The proliferation of online micro-video platforms has underscored the necessity for advanced recommender systems to mitigate information overload and deliver tailored content. Despite advancements, accurately and promptly capturing dynamic user interests remains a formidable challenge. Inspired by the Platonic Representation Hypothesis, which posits that different data modalities converge towards a shared statistical model of reality, we introduce DreamUMM (Dreaming User Multi-Modal Representation), a novel approach leveraging user historical behaviors to create real-time user representation in a multimoda space.

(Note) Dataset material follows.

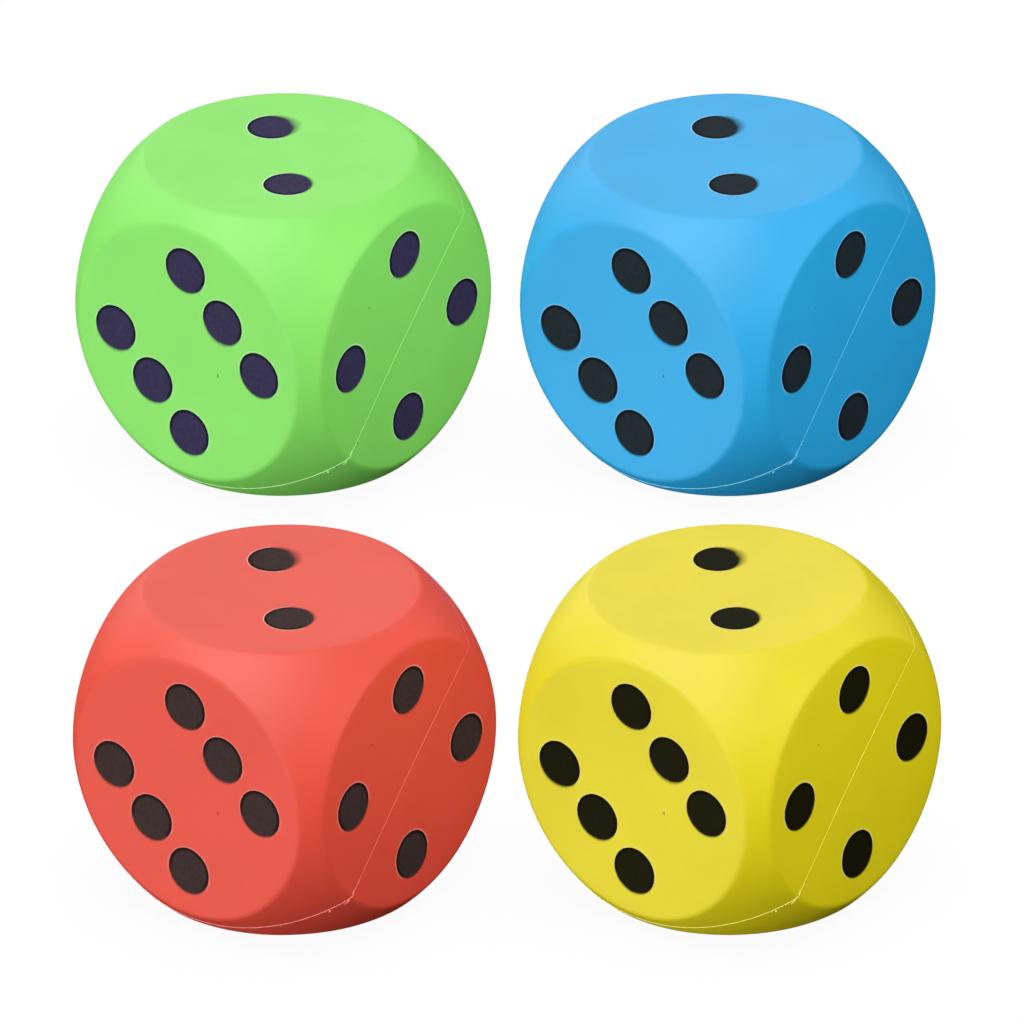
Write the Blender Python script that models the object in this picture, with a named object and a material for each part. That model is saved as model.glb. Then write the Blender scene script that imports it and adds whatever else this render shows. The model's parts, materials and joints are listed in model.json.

DreamUMM employs a closed-form solution correlating user video preferences with multimodal similarity, hypothesizing that user interests can be effectively represented in a unified multimodal space. Additionally, we propose Candidate-DreamUMM for scenarios lacking recent user behavior data, inferring interests from candidate videos alone. Extensive online A/B tests demonstrate significant improvements in user engagement metrics, including active days and play count. The successful deployment of DreamUMM in two micro-video platforms with hundreds of millions of daily active users, illustrates its practical efficacy and scalability in personalized micro-video content delivery. Our work contributes to the ongoing exploration of representational convergence by providing empirical evidence supporting the potential for user interest representations to reside in a multimodal space.